━━━━━ RAW DATA
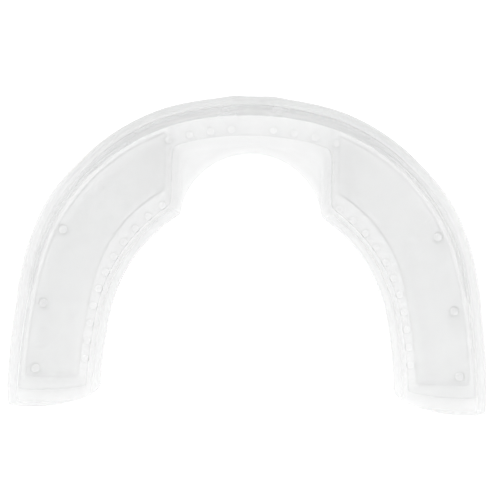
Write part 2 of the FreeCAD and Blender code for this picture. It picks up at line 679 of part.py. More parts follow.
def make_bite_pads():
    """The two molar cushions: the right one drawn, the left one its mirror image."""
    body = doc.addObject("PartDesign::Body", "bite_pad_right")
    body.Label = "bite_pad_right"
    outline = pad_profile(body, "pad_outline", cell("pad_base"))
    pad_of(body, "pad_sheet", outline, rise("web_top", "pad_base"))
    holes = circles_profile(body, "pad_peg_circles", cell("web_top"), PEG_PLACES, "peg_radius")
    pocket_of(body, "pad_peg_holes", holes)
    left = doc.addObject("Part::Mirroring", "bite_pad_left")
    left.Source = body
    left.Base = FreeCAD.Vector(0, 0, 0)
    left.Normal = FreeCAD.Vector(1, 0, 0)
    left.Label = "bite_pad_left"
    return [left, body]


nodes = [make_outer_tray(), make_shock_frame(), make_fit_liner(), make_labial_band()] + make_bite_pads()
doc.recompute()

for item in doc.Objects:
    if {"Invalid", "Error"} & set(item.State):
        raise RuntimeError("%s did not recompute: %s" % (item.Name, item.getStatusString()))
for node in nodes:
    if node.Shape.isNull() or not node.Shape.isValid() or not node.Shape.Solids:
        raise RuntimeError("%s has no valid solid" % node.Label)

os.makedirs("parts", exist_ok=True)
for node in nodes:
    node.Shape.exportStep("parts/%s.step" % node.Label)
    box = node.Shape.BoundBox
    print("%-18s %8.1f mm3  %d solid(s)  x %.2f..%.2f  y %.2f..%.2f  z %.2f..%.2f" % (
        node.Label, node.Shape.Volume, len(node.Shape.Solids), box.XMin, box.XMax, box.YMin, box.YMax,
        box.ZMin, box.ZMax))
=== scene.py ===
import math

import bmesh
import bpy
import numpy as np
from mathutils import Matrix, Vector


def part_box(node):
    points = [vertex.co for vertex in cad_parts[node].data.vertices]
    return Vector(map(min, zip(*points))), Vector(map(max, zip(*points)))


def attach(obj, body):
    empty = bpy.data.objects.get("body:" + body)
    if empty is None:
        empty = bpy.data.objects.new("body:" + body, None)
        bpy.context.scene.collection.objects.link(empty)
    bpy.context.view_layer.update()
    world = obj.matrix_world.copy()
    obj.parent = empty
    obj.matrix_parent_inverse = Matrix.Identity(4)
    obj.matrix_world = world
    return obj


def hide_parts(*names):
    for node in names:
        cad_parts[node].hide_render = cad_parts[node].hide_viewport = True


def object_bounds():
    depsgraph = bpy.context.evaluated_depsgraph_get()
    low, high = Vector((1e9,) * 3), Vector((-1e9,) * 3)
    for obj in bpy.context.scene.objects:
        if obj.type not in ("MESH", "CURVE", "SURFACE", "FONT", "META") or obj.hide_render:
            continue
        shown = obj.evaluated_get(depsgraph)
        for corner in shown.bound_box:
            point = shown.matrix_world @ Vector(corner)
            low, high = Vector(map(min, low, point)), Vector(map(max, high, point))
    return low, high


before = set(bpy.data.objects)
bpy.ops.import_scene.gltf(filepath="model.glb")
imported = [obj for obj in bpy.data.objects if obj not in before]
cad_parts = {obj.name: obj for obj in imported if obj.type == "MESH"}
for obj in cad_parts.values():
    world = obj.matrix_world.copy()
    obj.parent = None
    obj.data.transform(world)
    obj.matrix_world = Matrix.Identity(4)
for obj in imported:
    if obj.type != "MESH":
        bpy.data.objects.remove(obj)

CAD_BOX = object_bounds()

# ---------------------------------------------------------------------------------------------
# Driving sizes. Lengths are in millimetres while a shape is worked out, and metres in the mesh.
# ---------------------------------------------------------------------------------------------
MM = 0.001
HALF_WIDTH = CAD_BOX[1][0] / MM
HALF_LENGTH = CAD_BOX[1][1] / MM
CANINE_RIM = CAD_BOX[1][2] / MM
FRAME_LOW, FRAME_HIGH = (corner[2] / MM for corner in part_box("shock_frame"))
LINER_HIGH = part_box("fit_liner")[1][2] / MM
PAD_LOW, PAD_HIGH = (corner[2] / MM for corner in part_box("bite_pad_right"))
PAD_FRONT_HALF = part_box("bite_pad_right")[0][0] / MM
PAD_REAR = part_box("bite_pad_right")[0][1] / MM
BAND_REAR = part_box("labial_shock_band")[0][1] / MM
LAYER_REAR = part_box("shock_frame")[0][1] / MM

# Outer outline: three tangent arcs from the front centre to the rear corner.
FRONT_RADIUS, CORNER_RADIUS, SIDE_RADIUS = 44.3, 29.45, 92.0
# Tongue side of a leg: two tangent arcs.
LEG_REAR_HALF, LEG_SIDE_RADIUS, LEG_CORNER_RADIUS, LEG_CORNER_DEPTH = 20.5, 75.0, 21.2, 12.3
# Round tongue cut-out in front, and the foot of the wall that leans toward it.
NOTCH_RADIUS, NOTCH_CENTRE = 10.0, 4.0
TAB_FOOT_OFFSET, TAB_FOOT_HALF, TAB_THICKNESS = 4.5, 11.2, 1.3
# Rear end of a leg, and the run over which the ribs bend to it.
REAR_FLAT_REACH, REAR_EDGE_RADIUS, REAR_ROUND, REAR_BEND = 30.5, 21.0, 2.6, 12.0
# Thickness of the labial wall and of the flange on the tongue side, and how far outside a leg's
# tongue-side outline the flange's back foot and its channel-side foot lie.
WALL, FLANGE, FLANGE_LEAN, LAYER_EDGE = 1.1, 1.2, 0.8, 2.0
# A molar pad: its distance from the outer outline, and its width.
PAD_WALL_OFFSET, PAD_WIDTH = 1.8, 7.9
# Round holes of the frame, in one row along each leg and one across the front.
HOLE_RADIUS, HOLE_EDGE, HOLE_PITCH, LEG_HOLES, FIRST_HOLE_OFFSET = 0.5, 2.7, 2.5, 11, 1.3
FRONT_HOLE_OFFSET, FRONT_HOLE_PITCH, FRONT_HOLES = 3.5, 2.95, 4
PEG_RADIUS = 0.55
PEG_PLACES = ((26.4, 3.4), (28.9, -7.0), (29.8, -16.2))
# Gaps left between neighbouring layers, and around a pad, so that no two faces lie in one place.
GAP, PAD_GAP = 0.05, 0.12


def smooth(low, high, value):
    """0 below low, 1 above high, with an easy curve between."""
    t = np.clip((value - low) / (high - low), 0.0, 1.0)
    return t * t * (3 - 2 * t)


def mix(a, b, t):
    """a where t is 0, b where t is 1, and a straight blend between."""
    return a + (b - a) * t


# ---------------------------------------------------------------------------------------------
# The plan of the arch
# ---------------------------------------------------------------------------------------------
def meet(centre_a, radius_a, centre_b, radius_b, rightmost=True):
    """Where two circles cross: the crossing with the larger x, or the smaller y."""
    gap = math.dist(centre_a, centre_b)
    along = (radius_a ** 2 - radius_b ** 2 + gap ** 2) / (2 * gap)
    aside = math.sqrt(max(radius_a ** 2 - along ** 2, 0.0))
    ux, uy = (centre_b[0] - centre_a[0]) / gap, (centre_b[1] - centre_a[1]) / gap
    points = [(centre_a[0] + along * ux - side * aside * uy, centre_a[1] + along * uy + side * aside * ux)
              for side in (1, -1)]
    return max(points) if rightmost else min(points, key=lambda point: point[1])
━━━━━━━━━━
EXERCISE AIM
Retype precisely, and only, the span of lines that opens at the line containing "make_labial_band()] + make_bite_pads()" and closes at the line containing "cad_parts[node].hide_render = cad_parts[node].hide_viewport", both inclusive.

TASK RESPONSE
nodes = [make_outer_tray(), make_shock_frame(), make_fit_liner(), make_labial_band()] + make_bite_pads()
doc.recompute()

for item in doc.Objects:
    if {"Invalid", "Error"} & set(item.State):
        raise RuntimeError("%s did not recompute: %s" % (item.Name, item.getStatusString()))
for node in nodes:
    if node.Shape.isNull() or not node.Shape.isValid() or not node.Shape.Solids:
        raise RuntimeError("%s has no valid solid" % node.Label)

os.makedirs("parts", exist_ok=True)
for node in nodes:
    node.Shape.exportStep("parts/%s.step" % node.Label)
    box = node.Shape.BoundBox
    print("%-18s %8.1f mm3  %d solid(s)  x %.2f..%.2f  y %.2f..%.2f  z %.2f..%.2f" % (
        node.Label, node.Shape.Volume, len(node.Shape.Solids), box.XMin, box.XMax, box.YMin, box.YMax,
        box.ZMin, box.ZMax))
=== scene.py ===
import math

import bmesh
import bpy
import numpy as np
from mathutils import Matrix, Vector


def part_box(node):
    points = [vertex.co for vertex in cad_parts[node].data.vertices]
    return Vector(map(min, zip(*points))), Vector(map(max, zip(*points)))


def attach(obj, body):
    empty = bpy.data.objects.get("body:" + body)
    if empty is None:
        empty = bpy.data.objects.new("body:" + body, None)
        bpy.context.scene.collection.objects.link(empty)
    bpy.context.view_layer.update()
    world = obj.matrix_world.copy()
    obj.parent = empty
    obj.matrix_parent_inverse = Matrix.Identity(4)
    obj.matrix_world = world
    return obj


def hide_parts(*names):
    for node in names:
        cad_parts[node].hide_render = cad_parts[node].hide_viewport = True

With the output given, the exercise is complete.